Doch muss ein Regierungskollegium überhaupt besonders harmonisch zusammenarbeiten? Nein. Aber das Gremium müsste zumindest jene Erwartung erfüllen, die der Gewerbeverband im Mai 2015 aussprach: Bereit zu sein, an einem Strick in die gleiche Richtung zu ziehen. Ob diese Bereitschaft in der zweiten Legislaturhälfte zu- oder abnimmt, ist schwierig abzuschätzen. Bei gemeinsamen Auftritten, etwa der im September 2016 erfolgten Ankündigung, die Steuern zu erhöhen, entsteht eher das Bild von fünf Einzelkämpfern. Die Auftritte im Kantonsrat vermögen diese Wahrnehmung nicht zu korrigieren. So vermittelt das bürgerliche Männerquintett einen seltsam diffusen Eindruck. Nicht nur in der Öffentlichkeit, auch gegenüber den Kantonsratsfraktionen.
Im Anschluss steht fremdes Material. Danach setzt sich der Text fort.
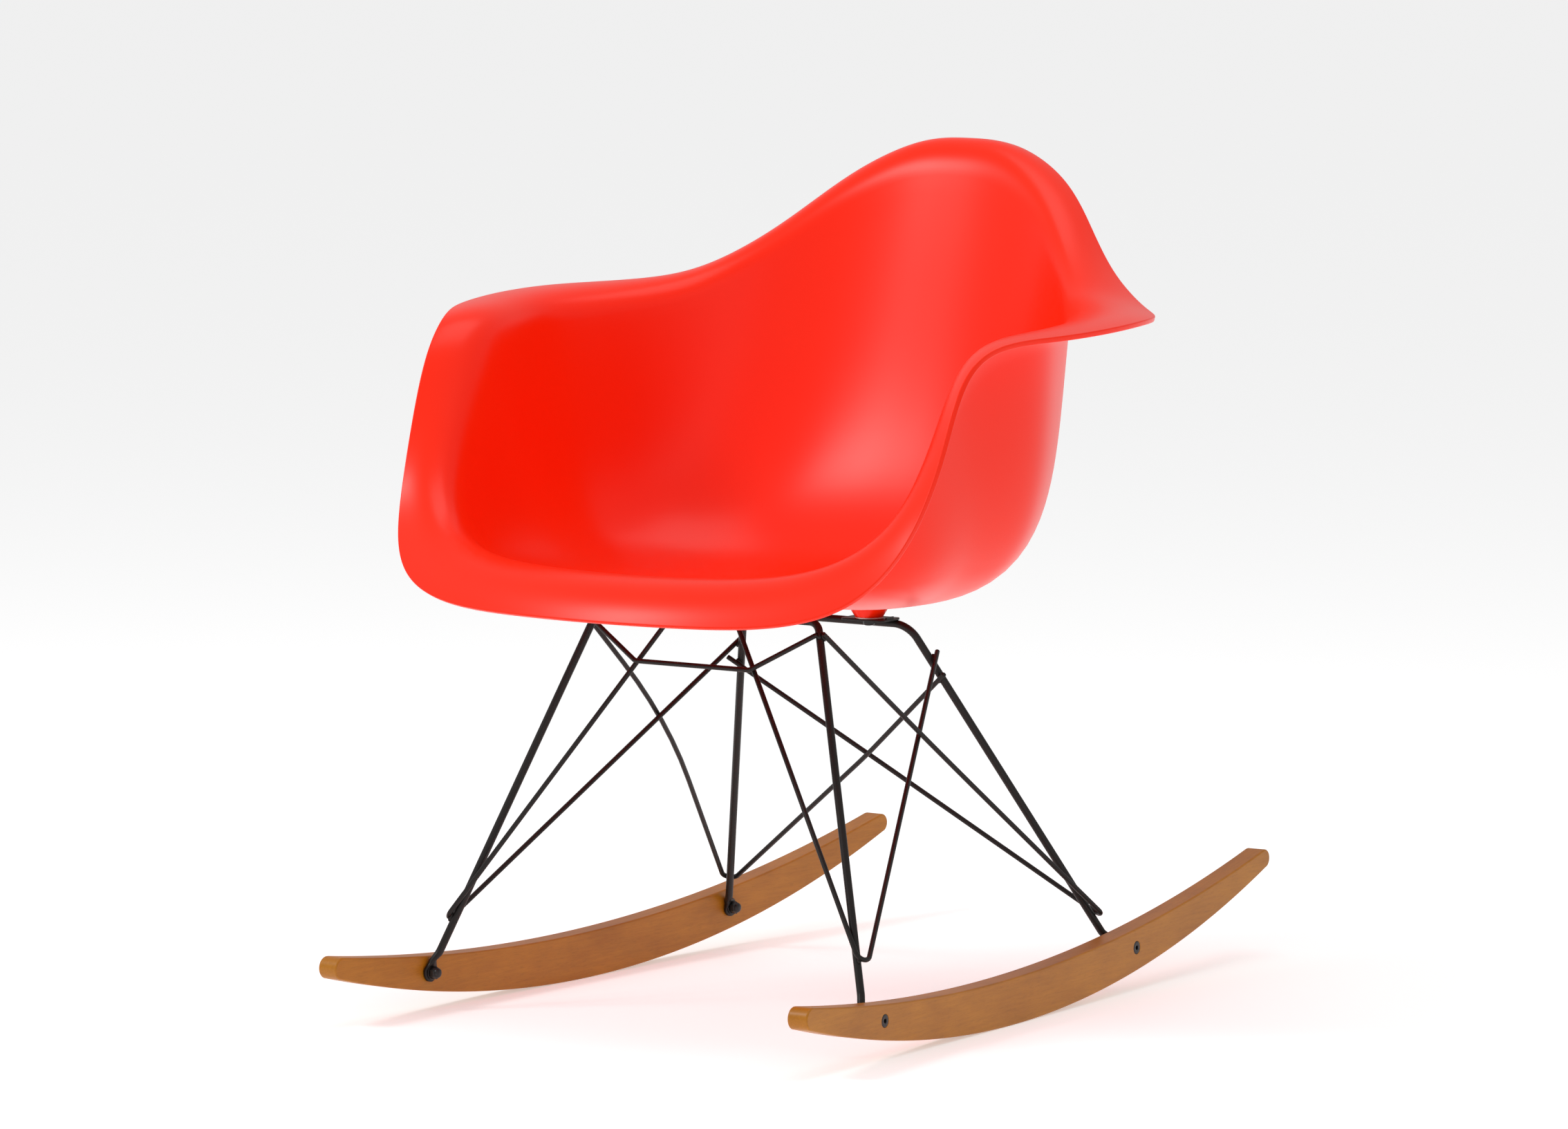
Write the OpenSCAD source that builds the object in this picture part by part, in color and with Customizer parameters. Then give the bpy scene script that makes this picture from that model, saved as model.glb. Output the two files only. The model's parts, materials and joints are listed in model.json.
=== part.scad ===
// Rocking armchair: a moulded shell seat on a wire base with two curved wooden rockers.
// Millimetres. +Z is up, the sitter faces -Y, +X is the sitter's left.
// Origin: on the floor, mid-width, at the rockers' lowest line.

/* [Seat shell] */
// Wall thickness of the moulded shell
shell_t = 5; // [4:0.5:7]
// Height of the lowest point of the seat surface
seat_z = 366.5; // [365.5:0.5:368]
// How square the seat bowl is in section
bowl_power = 4.4; // [3.4:0.1:5]
// Width of the shell as a fraction of the standard one
shell_w_scale = 1; // [0.92:0.01:1.08]
// Height of the shell above the seat as a fraction of the standard one
shell_h_scale = 1; // [0.9:0.01:1.2]

/* [Mounting bosses] */
// Boss diameter at its foot
boss_d = 26; // [24:1:32]
// Boss diameter where it meets the shell
boss_root_d = 46; // [36:1:48]
// Half spacing of the front bosses
front_boss_x = 72; // [66:1:78]
// Half spacing of the rear bosses
rear_boss_x = 56; // [50:1:60]
// Distance of each boss axis inboard of its bar
boss_inset = 14; // [13:1:17]
// Boss screw thread diameter
screw_d = 6; // [5:0.5:6]

/* [Leg frames] */
// Diameter of the leg rod
leg_d = 7; // [6:0.5:8]
// Height of the middle of the front bar
front_bar_z = 362.5; // [361:0.5:363]
// Height of the middle of the rear bar
rear_bar_z = 340; // [338:0.5:341]
// Position of the front bar
front_bar_y = -121.5; // [-126:0.5:-117]
// Position of the rear bar
rear_bar_y = 66; // [62:1:70]
// Half width of the front bar, to the leg lines
front_bar_x = 116.5; // [112:0.5:121]
// Half width of the rear bar, to the leg lines
rear_bar_x = 89; // [86:1:94]
// Bend radius at the ends of the front bar, to the rod's middle line
front_bend = 12; // [10:1:16]
// Bend radius at the ends of the rear bar, to the rod's middle line
rear_bend = 22; // [18:1:26]

/* [Brace wires] */
// Diameter of the brace wire
wire_d = 4.5; // [4:0.25:5]
// Radius of the hairpin at the foot of each brace, to the wire's middle line
hairpin_r = 8; // [7:0.5:9]

/* [Rockers] */
// Radius of the rolling edge
roll_r = 1397; // [1250:1:1600]
// Radius of the upper edge
upper_r = 2250; // [2000:10:2600]
// Depth of the rocker under its upper arc
rocker_depth = 42; // [38:1:46]
// Rocker thickness
rocker_t = 20; // [18:1:24]
// Reach of the rocker tips in front
rocker_front = 353; // [320:1:380]
// Reach of the rocker tips behind
rocker_rear = 478; // [440:1:500]
// Half track of the outer faces at the lowest line
half_track = 243; // [239:1:247]
// Turn of each rocker, closer together behind
toe_deg = 2.6; // [2:0.1:3.2]

/* [Fasteners] */
// Head diameter of the flush rocker screws
csk_d = 12; // [11:0.5:14]
// Hole in rockers, washers and foot tabs
bolt_hole_d = 6.6; // [6.4:0.1:7]
// Front bolt, along the rocker
front_bolt_s = -222; // [-228:1:-216]
// Rear bolt, along the rocker
rear_bolt_s = 225; // [219:1:231]
// Front bolt height
front_bolt_z = 35; // [33:1:38]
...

Muss sich das Luzerner Volk also auf zwei weitere Jahre einstellen, in denen mit Haken und Ösen um ein paar Millionen hier und um ein paar hunderttausend Franken dort gestritten wird? Auf zwei Jahre auch, in denen Kommunikationspannen zum Alltag gehören? Nicht unbedingt. So legt die Regierung dem Parlament im Juni ein Finanzleitbild vor. Erzielen die fünf Regierungs- und die Mehrheit der 120 Kantonsräte dann einen Konsens über die künftige Ausrichtung der Finanzpolitik, entstünde Raum für anderes. Vielleicht für neue Ideen, wie der öffentliche Verkehr ausgebaut werden kann. Oder es wird wieder über Projekte geredet wie ein neues Theater. Luzern, der Kulturkanton, hat mehr verdient als eine etwas besser als auch schon gewordene Gesprächskultur über Finanzen. Die Stärken fördern statt bloss die Löcher in der Kasse zu verwalten: Diese Erkenntnis muss in den Köpfen der Regierungsräte noch wachsen. Zumal sie ja auch immer wieder betonen, der Kanton pfeife trotz Geldproblemen nicht aus dem letzten Loch.